REQUIREMENTS. Print the lines of the data, starting with the first, up to and including the line where "return np.asarray(sides, float)[index]" appears.
--------
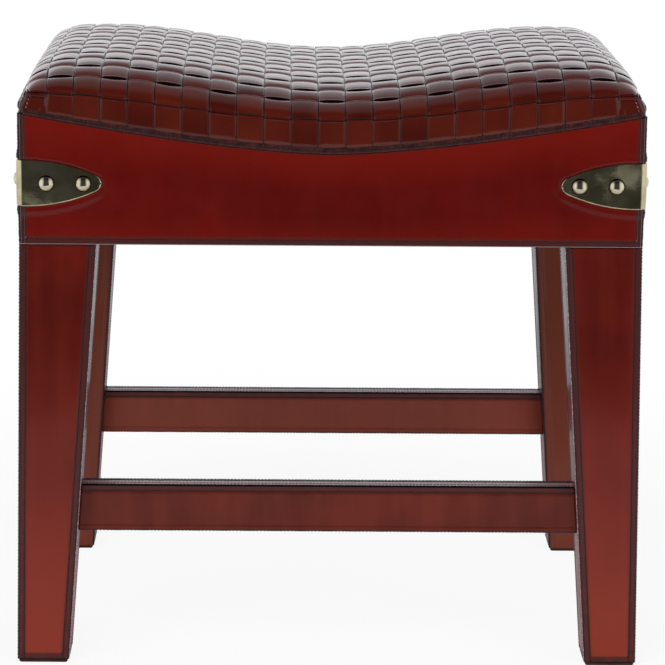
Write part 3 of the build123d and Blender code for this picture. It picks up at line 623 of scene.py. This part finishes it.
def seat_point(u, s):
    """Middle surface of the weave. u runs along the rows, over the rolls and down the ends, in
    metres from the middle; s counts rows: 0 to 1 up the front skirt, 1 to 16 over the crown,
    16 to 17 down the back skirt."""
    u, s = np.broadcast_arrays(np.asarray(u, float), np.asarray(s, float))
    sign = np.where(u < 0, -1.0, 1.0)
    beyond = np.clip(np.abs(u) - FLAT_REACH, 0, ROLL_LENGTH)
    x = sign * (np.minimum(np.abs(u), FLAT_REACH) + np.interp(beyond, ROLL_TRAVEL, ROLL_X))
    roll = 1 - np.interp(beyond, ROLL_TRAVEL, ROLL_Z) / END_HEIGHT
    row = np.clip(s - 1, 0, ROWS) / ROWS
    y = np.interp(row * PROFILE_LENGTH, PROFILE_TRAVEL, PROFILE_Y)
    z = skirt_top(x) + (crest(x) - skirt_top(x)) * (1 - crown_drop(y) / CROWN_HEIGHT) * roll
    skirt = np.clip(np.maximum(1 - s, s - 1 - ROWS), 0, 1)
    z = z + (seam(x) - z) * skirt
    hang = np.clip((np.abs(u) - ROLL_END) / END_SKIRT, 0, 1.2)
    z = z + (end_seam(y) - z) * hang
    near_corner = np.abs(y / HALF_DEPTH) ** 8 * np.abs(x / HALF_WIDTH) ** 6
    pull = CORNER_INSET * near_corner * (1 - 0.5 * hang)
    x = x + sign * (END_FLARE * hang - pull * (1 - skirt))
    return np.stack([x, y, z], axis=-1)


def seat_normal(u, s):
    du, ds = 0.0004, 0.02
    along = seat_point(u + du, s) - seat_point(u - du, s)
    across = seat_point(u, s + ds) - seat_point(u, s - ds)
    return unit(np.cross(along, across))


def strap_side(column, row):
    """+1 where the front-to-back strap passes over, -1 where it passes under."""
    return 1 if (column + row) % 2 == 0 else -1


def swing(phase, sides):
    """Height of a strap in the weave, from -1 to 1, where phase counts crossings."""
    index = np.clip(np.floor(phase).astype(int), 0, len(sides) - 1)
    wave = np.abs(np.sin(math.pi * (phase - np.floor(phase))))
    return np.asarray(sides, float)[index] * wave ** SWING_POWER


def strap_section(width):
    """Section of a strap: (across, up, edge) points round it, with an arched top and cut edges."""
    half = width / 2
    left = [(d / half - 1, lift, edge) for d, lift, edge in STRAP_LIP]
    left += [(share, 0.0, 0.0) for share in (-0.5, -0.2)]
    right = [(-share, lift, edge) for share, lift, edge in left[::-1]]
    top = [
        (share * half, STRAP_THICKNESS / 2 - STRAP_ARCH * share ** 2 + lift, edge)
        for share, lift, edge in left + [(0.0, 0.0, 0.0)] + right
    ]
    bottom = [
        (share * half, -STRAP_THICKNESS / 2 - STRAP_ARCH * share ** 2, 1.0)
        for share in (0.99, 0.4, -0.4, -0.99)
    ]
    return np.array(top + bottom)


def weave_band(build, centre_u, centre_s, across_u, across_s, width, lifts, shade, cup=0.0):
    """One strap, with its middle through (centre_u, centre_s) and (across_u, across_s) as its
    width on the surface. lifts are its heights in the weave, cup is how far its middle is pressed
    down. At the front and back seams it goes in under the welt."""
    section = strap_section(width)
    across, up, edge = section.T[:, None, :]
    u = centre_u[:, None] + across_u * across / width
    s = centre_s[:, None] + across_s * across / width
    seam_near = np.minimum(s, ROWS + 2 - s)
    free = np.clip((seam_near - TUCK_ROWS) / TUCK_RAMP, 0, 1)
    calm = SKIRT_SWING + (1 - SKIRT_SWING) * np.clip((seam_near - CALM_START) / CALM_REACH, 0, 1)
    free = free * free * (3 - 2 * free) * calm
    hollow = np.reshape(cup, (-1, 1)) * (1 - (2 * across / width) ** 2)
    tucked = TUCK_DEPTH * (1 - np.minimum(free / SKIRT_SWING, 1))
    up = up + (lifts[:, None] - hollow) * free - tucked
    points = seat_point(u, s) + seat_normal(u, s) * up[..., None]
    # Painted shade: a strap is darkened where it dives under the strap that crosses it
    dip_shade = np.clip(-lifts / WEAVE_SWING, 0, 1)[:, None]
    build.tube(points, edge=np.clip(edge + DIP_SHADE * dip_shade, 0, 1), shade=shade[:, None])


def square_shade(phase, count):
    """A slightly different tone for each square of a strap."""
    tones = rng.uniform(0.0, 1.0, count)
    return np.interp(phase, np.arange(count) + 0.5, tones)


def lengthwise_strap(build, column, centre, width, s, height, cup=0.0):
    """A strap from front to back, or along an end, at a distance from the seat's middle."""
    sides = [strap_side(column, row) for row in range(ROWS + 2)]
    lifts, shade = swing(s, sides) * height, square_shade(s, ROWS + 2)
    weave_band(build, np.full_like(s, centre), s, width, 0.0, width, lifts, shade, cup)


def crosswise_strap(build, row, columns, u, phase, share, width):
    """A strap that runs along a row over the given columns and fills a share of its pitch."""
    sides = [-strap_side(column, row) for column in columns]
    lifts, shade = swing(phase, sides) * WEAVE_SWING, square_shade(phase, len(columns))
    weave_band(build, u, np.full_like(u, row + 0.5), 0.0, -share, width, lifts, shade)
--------
RESULT OF THIS TASK.
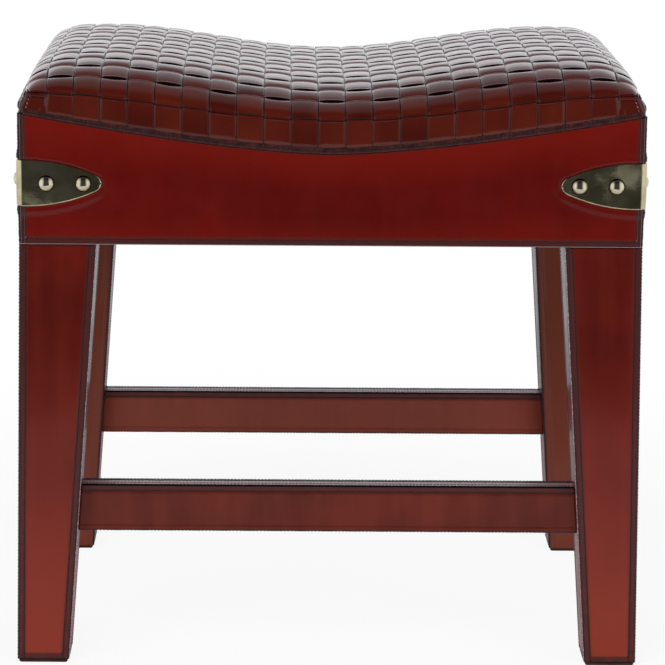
Write part 3 of the build123d and Blender code for this picture. It picks up at line 623 of scene.py. This part finishes it.
def seat_point(u, s):
    """Middle surface of the weave. u runs along the rows, over the rolls and down the ends, in
    metres from the middle; s counts rows: 0 to 1 up the front skirt, 1 to 16 over the crown,
    16 to 17 down the back skirt."""
    u, s = np.broadcast_arrays(np.asarray(u, float), np.asarray(s, float))
    sign = np.where(u < 0, -1.0, 1.0)
    beyond = np.clip(np.abs(u) - FLAT_REACH, 0, ROLL_LENGTH)
    x = sign * (np.minimum(np.abs(u), FLAT_REACH) + np.interp(beyond, ROLL_TRAVEL, ROLL_X))
    roll = 1 - np.interp(beyond, ROLL_TRAVEL, ROLL_Z) / END_HEIGHT
    row = np.clip(s - 1, 0, ROWS) / ROWS
    y = np.interp(row * PROFILE_LENGTH, PROFILE_TRAVEL, PROFILE_Y)
    z = skirt_top(x) + (crest(x) - skirt_top(x)) * (1 - crown_drop(y) / CROWN_HEIGHT) * roll
    skirt = np.clip(np.maximum(1 - s, s - 1 - ROWS), 0, 1)
    z = z + (seam(x) - z) * skirt
    hang = np.clip((np.abs(u) - ROLL_END) / END_SKIRT, 0, 1.2)
    z = z + (end_seam(y) - z) * hang
    near_corner = np.abs(y / HALF_DEPTH) ** 8 * np.abs(x / HALF_WIDTH) ** 6
    pull = CORNER_INSET * near_corner * (1 - 0.5 * hang)
    x = x + sign * (END_FLARE * hang - pull * (1 - skirt))
    return np.stack([x, y, z], axis=-1)


def seat_normal(u, s):
    du, ds = 0.0004, 0.02
    along = seat_point(u + du, s) - seat_point(u - du, s)
    across = seat_point(u, s + ds) - seat_point(u, s - ds)
    return unit(np.cross(along, across))


def strap_side(column, row):
    """+1 where the front-to-back strap passes over, -1 where it passes under."""
    return 1 if (column + row) % 2 == 0 else -1


def swing(phase, sides):
    """Height of a strap in the weave, from -1 to 1, where phase counts crossings."""
    index = np.clip(np.floor(phase).astype(int), 0, len(sides) - 1)
    wave = np.abs(np.sin(math.pi * (phase - np.floor(phase))))
    return np.asarray(sides, float)[index] * wave ** SWING_POWER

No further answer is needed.